2. When the evidence called is inadequate, the court may infer that the evidence of uncalled witnesses would tend to be adverse to prosecution.
We therefore find that in this instance that the prosecution’s failure to call the named witnesses was prejudicial to the appellant and indeed it was unsafe to rely on the evidence of a single witness.
There is also the purported confession, which we have no hesitation in finding that the same cannot be given any weight as it does not meet the threshold contemplated by section 26 of the Evidence Act regarding confessions and how they are to be taken.
As regards claims that the appellant disappeared from the camp after the complainant had made a report, again there is no single document presented to support that, nor has any other officers who may have been on duty on that day been called to confirm that appellant was away without official leave – and it remains at best speculation.
We think blame cannot be visited on PW4 for lining up his officers so that complainant could point out his purported attackers because he has clearly explained that:
(a) He was not an investigating officer.
(b)He did not even think one of his officers could be the culprit because as far as he was concerned the camp was a protected area and all his officers had been within the camp on that night.

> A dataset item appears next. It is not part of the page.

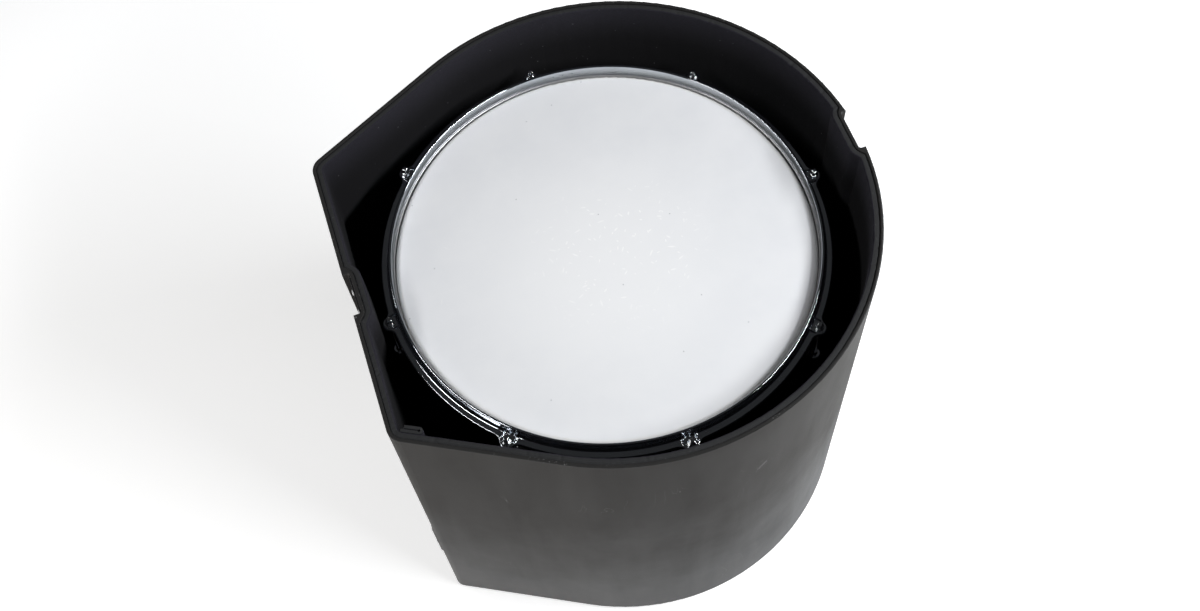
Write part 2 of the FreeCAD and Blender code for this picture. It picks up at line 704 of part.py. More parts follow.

(c)This was just an administrative action upon receiving certain allegations against his officers.
(d)Certainly this was not the standard identification parade.
In any event this identification cannot now be of much significance considering our earlier observations regarding opportunity and the prevailing conditions thereto.
The upshot then is that the conviction was unsafe and we quash it. The sentence is thus set aside. The appellant shall be set at liberty forthwith unless otherwise lawfully held.
Delivered and dated this 21st day of February, 2012 at Nakuru.